Season 3, Episode 14. "Long-Distance Call" Everyone on town is getting a phone call from a loved one who died...

Much better than last week. This looks and feels like Supernatural. And as case-of-the-week episodes go, it's a pretty good one. Nothing spectacular, but it's a solid bad guy and the brothers have some conflict, too.

Season 3, Episode 15. "Time Is On My Side" Billy Drago guests as killer who has found eternal life.

Pretty good case-of-the-week is made even better by tying it into two ongoing story arcs. Clever.

This would appear to be the end of the Bela storyline. I'm not bothered. She started off okay, but - by her second episode - became boring and unsympathetic. I'm not sure about the flashbacks. She certainly had a sad past. Are we meant to feel sorry for her? I didn't. She had her parents killed and she was willing to kill Sam and Dean.

Highlight? Guest turns from Billy Drago and Steven Williams.
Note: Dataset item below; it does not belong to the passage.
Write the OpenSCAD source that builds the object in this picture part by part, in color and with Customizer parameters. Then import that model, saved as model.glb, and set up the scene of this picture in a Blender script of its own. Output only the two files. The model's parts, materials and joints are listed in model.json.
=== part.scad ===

Season 3, Episode 16. "No Rest for the Wicked" Dean is ripped apart by hell hounds and dragged off to Hell.

While Season 2 was the best season so far, Season 3 had a much better story arc and the writers did more with it on a week to week basis. Using it as a means to do great things with the regular characters and their relationship.

Even if this wasn't the end of the season and the end of the story arc, it's an episode with a superb case-of-the-week (creepy little girl holds her family hostage). But, in an episode this good, the little girl story fades into the background somewhat.

Best bit? In an episode full of strong scenes, the final shot of Dean trapped and suffering stands out.